On comprend qu'au-delà d'enjeux purement commerciaux des uns et des autres, les États et les organisations para- ou inter-étatiques ont absolument tout intérêt à mettre leurs doigts dans les prochains traités et placer leurs pions (juridiques ou humains) aux bons endroits afin d'obtenir les leviers nécessaires au contrôle de ce média multiforme et pervasif qu'est devenu le réseau des réseaux.
Il faut comprendre ici que le but des citoyens n'est pas forcément celui des consommateurs, ni celui des fournisseurs, et surtout, certainement pas celui des organisations étatiques. L'idée selon laquelle ces dernières seraient encore démocratiques et représentatives de l'intérêt collectif est parfaitement naïve : d'une part, les collusions entre les États et les grandes compagnies d'infrastructure sont maintenant évidentes (et la France n'est pas la dernière dans ce cas là, loin s'en faut). D'autre part, les États ont absolument tout fait pour utiliser internet contre le citoyen. D'ailleurs, il est maintenant connu que n'importe quel gouvernement dispose de plus de données sur ses citoyens, et plus rapidement, que jadis la Stasi sur les Allemands de l'Est. "La vie des autres", c'est maintenant, tout le temps, pour tout le monde.
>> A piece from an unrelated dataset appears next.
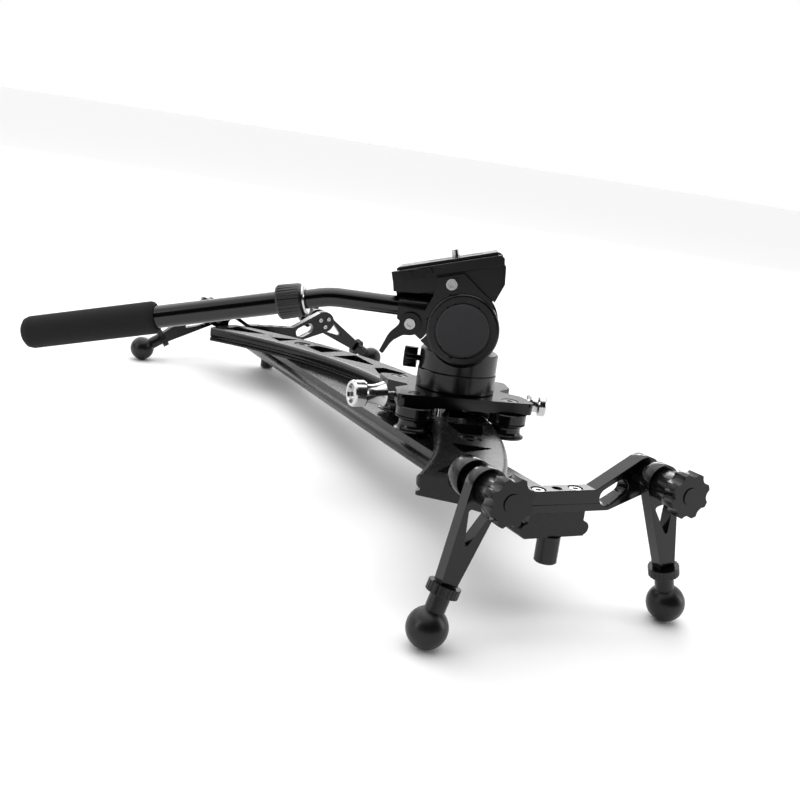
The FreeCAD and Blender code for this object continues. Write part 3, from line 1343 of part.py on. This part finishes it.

Si l'on note en plus que la tendance générale des sociaux-démocrates, voire des socialistes pur-jus, est actuellement de dénoncer les informateurs, comme Obama récemment, au lieu de faciliter leur existence, si l'on remarque qu'à présent, chaque affaire de terrorisme est lourdement rattachée aux réseaux sociaux permettant ainsi de distiller sans arrêt l'idée selon laquelle sans Facebook, Twitter, et par extension, Internet, tout ceci ne serait pas arrivé (m'ame Michu), si l'on constate qu'à chaque fois, ces éléments sont utilisés pour pousser plus de régulations dans le sens d'une diminution globale de nos libertés, à l'instar de CleanIt, on comprend tous les dangers qu'il peut y avoir à laisser, une fois encore, l’État se mêler d'internet.